One of the most challenging projects was a large floating island in Kew Gardens outside of London. Kew Gardens is very protective of the pond where we wanted to do the installation and this project involved very heavy engineering. We had to go through planning commissions and lots of stages to push the project through to completion. We were very lucky to collaborate with a number of people to make this experience happen, including a collaboration with a specialist to make a banana-flavoured cloud. We visited the archives of the gardens to find incredible illustrations of plants from around the world and worked with a fashion designer Kit Neale to create the staff attendants’ uniforms that were later translated into a fashion collection. In other words, we took one idea and really ran with it from the beginning to the end.
You have collaborated with Magnum on other projects in the past. How was the brief for Magnum Infinity different from earlier projects?

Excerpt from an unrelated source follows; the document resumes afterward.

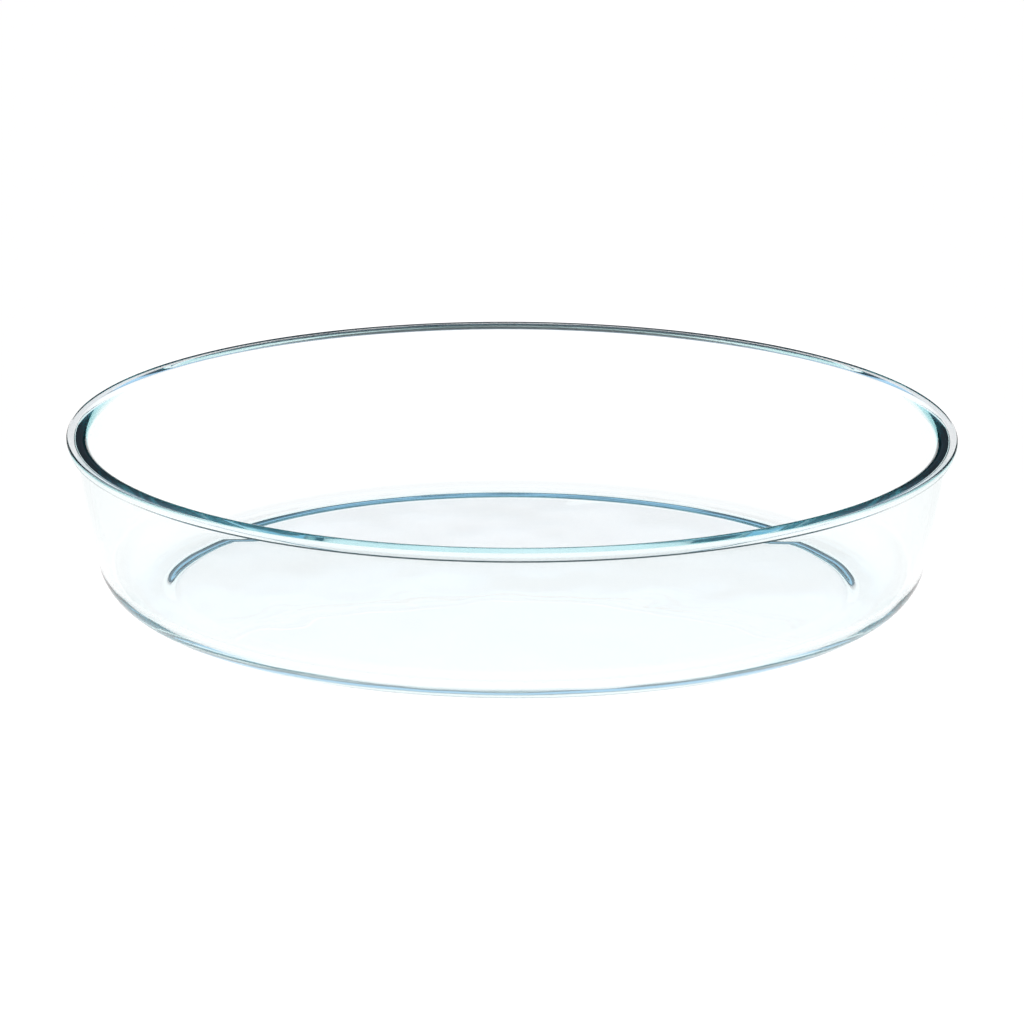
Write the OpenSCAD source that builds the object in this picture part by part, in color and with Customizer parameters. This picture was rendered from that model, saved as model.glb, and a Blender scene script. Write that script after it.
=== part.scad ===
// Oval glass baking dish, pressed in one piece: a flat floor with a shallow recess below it,
// a round heel, a wall that leans out a little, and a lip that stands out all round as the grip.
// One section is swept round an ellipse. Its points are [inset, height]: the inset is measured
// square to the ellipse, inward from the outermost edge of the lip.

/* [Dish] */
// Length over the lip
dish_l = 300; // [275:1:340]
// Width over the lip
dish_w = 212; // [190:1:240]
// Height from the table to the top of the lip
dish_h = 60; // [50:1:80]

/* [Wall] */
// Thickness of the wall just under the lip
wall_t = 4.2; // [3.4:0.1:4.8]
// Lean of the outer face just under the lip, in degrees from upright
wall_lean = 3.2; // [2:0.2:6]
// Lean of the inner face just under the lip, in degrees from upright
inner_lean = 1.8; // [1:0.2:4]
// Radius of the slight bulge of both faces, seen in section
wall_bulge_r = 360; // [300:10:600]

/* [Floor] */
// Height of the floor's upper face above the table
floor_z = 4.7; // [4:0.1:7]
// Outer radius of the heel, where the wall turns into the floor
heel_r = 17.4; // [14:0.2:19]
// Inner radius of the same turn
heel_inner_r = 12.8; // [11:0.2:16]

/* [Foot] */
// Width of the flat ring that the dish stands on
foot_w = 3.8; // [3:0.2:8]
// Height of the shallow recess inside the foot ring
recess_h = 1.4; // [0.5:0.1:2]
// Width of the soft step from the foot ring into the recess
step_w = 8; // [4:0.5:9]

/* [Lip] */
// Depth of the lip, from its top to its crisp lower corner
lip_h = 3.2; // [2.8:0.1:3.8]
// Reach of the lip beyond the face of the wall
lip_reach = 3.2; // [2.8:0.1:3.6]
// Inset of the lower corner from the outermost edge
corner_in = 0.5; // [0.2:0.1:1.2]
// Rise of the underside from the lower corner towards the wall
under_rise = 0.2; // [0:0.1:0.6]
// Radius of the fillet between the underside and the wall
fillet_r = 0.7; // [0.4:0.1:1.2]
// Width of the rounded outer shoulder
shoulder_w = 0.9; // [0.3:0.1:1.4]
// Depth of the rounded outer shoulder
shoulder_d = 0.9; // [0.3:0.1:1.8]
// Fall of the top from its inner end to the shoulder
top_fall = 0.2; // [0:0.1:0.5]
// Width of the rounded inner edge
edge_w = 3.8; // [2:0.1:4.4]
// Depth of the rounded inner edge
edge_d = 3.5; // [2:0.1:5]

/* [Smoothness] */
// Number of flats round the dish
around = 108; // [60:4:108]

/* [Hidden] */

// Half axes of the outermost edge
half_l = dish_l / 2;
half_w = dish_w / 2;

// Direction at an angle above the level, in the plane of the section
function unit(a) = [cos(a), sin(a)];

// The underside runs straight from the lower corner and would meet the wall here
corner = [corner_in, dish_h - lip_h];
under_end = [lip_reach, corner[1] + under_rise];
under_slope = atan2(under_rise, lip_reach - corner_in);

// The fillet touches the underside and the wall
fillet_back = fillet_r * tan((90 + under_slope - wall_lean) / 2);
wall_top = under_end + fillet_back * [sin(wall_lean), -cos(wall_lean)];
fillet_c = wall_top - fillet_r * unit(wall_lean);

// The outer face is an arc that leaves the fillet at the lean; its centre lies far inside the dish
wall_c = wall_top + wall_bulge_r * unit(wall_lean);
heel_a = asin((wall_c[1] - heel_r) / (wall_bulge_r - heel_r));
heel_c = [wall_c[0] - (wall_bulge_r - heel_r) * cos(heel_a), heel_r];

// The rounded inner edge is a quarter ellipse, up to where it is as steep as the inner face
edge_end = atan2(edge_w / edge_d, tan(inner_lean));
edge_start = lip_reach + wall_t - edge_w * sin(edge_end);
inner_top = [lip_reach + wall_t, dish_h - edge_d * (1 - cos(edge_end))];

// The inner face is an arc of the same bulge, and the inner heel runs from it into the floor
inner_c = inner_top + wall_bulge_r * unit(inner_lean);
heel_inner_z = floor_z + heel_inner_r;
heel_inner_a = asin((inner_c[1] - heel_inner_z) / (wall_bulge_r - heel_inner_r));
heel_inner_c = [inner_c[0] - (wall_bulge_r - heel_inner_r) * cos(heel_inner_a), heel_inner_z];

// The outer shoulder is a quarter ellipse from the outermost edge up to the top
shoulder_z = dish_h - top_fall - shoulder_d;

// Number of flats along each stretch of the section
step_n = 4;
heel_n = 9;
wall_n = 4;
fillet_n = 3;
shoulder_n = 4;
edge_n = 8;
heel_inner_n = 10;

// Points on an arc, from one angle to another
function arc(c, r, from, to, n) = [for (i = [0 : n]) c + r * unit(from + (to - from) * i / n)];

// The same points without the first, which the stretch before it already has
function after_first(points) = [for (i = [1 : len(points) - 1]) points[i]];

// Soft step, level at both ends, from the recess down to the foot ring
function step_down(inner, outer, h, n) =
    [for (i = [0 : n]) [inner + (outer - inner) * i / n, h * (1 + cos(180 * i / n)) / 2]];

// Outer side of the section: recess, foot ring, heel, wall and the fillet under the lip
function outside() = concat(
    step_down(heel_c[0] + foot_w + step_w, heel_c[0] + foot_w, recess_h, step_n),
    arc(heel_c, heel_r, 270, 180 + heel_a, heel_n),
    after_first(arc(wall_c, wall_bulge_r, 180 + heel_a, 180 + wall_lean, wall_n)),
    after_first(arc(fillet_c, fillet_r, wall_lean, 90 + under_slope, fillet_n))
);

// The lip: lower corner, outer shoulder, and the inner edge from the top to the inner face
function lip() = concat(
    [corner],
    [
        for (i = [0 : shoulder_n])
            let (a = 90 * i / shoulder_n)
            [shoulder_w * (1 - cos(a)), shoulder_z + shoulder_d * sin(a)]
    ],
    [
        for (i = [0 : edge_n])
            let (a = edge_end * i / edge_n)
            [edge_start + edge_w * sin(a), dish_h - edge_d * (1 - cos(a))]
    ]
);

// Inner side of the section: down the wall and round the heel to the floor
function inside() = concat(
    after_first(arc(inner_c, wall_bulge_r, 180 + inner_lean, 180 + heel_inner_a, wall_n)),
    after_first(arc(heel_inner_c, heel_inner_r, 180 + heel_inner_a, 270, heel_inner_n))
);

// A point of the section carried to one station of the ellipse
function station(p, a) =
    let (across = norm([half_w * cos(a), half_l * sin(a)]))
    [
        half_l * cos(a) - p[0] * half_w * cos(a) / across,
        half_w * sin(a) - p[0] * half_l * sin(a) / across,
        p[1]
    ];

// A closed skin over rings of equal length, with a flat face on the first and the last ring
module skin(rings) {
    n = len(rings[0]);
    last = len(rings) - 1;
    sides = [
        for (k = [0 : last - 1], i = [0 : n - 1])
            let (a = k * n + i, b = k * n + (i + 1) % n)
            each [[a, a + n, b], [b, a + n, b + n]]
    ];
    first_face = [for (i = [0 : n - 1]) i];
    last_face = [for (i = [0 : n - 1]) last * n + n - 1 - i];
    polyhedron(points = [for (ring = rings) each ring], faces = concat([first_face, last_face], sides));
}

module baking_dish() {
    section = concat(outside(), lip(), inside());
    color([0.72, 0.86, 0.87, 0.55])
        skin([for (p = section) [for (i = [0 : around - 1]) station(p, 360 * i / around)]]);
}

baking_dish();
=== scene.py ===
import math
import bpy
from mathutils import Matrix, Vector


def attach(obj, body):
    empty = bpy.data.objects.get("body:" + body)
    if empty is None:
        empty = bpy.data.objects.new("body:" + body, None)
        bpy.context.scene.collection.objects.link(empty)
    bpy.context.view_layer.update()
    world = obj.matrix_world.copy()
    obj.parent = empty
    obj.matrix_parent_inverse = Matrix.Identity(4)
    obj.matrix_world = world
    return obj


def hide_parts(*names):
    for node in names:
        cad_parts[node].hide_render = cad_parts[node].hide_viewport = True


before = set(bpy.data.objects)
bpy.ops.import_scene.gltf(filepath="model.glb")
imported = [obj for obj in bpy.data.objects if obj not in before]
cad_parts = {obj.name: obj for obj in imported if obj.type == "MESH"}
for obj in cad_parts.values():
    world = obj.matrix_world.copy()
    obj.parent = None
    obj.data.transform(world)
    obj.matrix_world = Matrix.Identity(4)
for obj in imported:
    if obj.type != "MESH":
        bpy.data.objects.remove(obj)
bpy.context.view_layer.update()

# The dish: one piece of clear oven glass, pressed between a mould and a plunger and then
# fire-polished. The mould leaves a crisp lower corner on the lip and a soft foot ring below;
# the plunger leaves the smooth inside. Every section square to the oval rim is the same.
MM = 0.001
DISH_L, DISH_W, DISH_H = 300.0, 212.0, 60.0
WALL_T, WALL_LEAN, INNER_LEAN, WALL_BULGE_R = 4.2, 3.2, 1.8, 360.0
FLOOR_Z, HEEL_R, HEEL_INNER_R = 4.7, 17.4, 12.8
FOOT_W, RECESS_H, STEP_W = 3.8, 1.4, 8.0
LIP_H, LIP_REACH, CORNER_IN, UNDER_RISE, FILLET_R = 3.2, 3.2, 0.5, 0.2, 0.7
SHOULDER_W, SHOULDER_D, TOP_FALL, EDGE_W, EDGE_D = 0.9, 0.9, 0.2, 3.8, 3.5
FLATS_ROUND = 560
STEP_FLATS, HEEL_FLATS, WALL_FLATS = 12, 30, 14
FILLET_FLATS, SHOULDER_FLATS, EDGE_FLATS = 8, 12, 18
WELD_GAP = 0.01
SHARP_CORNER = 25.0


def toward(angle):
    """Direction at an angle above the level, in the plane of the section."""
    return Vector((math.cos(math.radians(angle)), math.sin(math.radians(angle))))


def arc(centre, wide, deep, start, end, flats):
    """Points on part of an ellipse; the first one is left out, as the stretch before has it."""
    turns = (toward(start + (end - start) * i / flats) for i in range(1, flats + 1))
    return [centre + Vector((wide * turn.x, deep * turn.y)) for turn in turns]


def turn_into(face_c, radius, level):
    """Centre and end angle of the heel's arc, which runs from a face of the wall into a floor."""
    angle = math.asin((face_c.y - level - radius) / (WALL_BULGE_R - radius))
    centre = Vector((face_c.x - (WALL_BULGE_R - radius) * math.cos(angle), level + radius))
    return centre, 180 + math.degrees(angle)


def step_down(inner, outer):
    """The soft step from the recess under the floor down to the foot ring, level at both ends."""
    shares = [i / STEP_FLATS for i in range(STEP_FLATS + 1)]
    return [Vector((inner + (outer - inner) * share, RECESS_H * (1 + math.cos(math.pi * share)) / 2))
            for share in shares]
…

For our previous project for Magnum – the Magnum Infinity Pleasure Pod – we worked with neuroscientists and looked at how you could turn scientific data to create a “Pleasure Portrait” to record the pleasure that you get as you eat an ice cream bar. Through biosensors that detected individual responses, like facial expression and skin tension, the collected readings were projected inside of a Pleasure Pod to provide visual feedback of the visitors’ experience as they were eating Magnum ice cream.
For Magnum Infinity Playground, the inspiration for the installation goes back to childhood and nostalgia. Ice cream is something that you associate with being outside, being in the park in the summer. This is the experience that we wanted to recreate – a place for adults that takes them back to that time when they were children.
What projects are you working on now or would like to work on in the future?
We are working on a pub in central London that is based on the Alcoholic Architecture concept we have developed about five years ago, where you go into a room and the whole atmosphere is filled with gin and tonic, or any other alcoholic cocktail. It is an immersive and transformative experience that becomes a part of an architectural environment.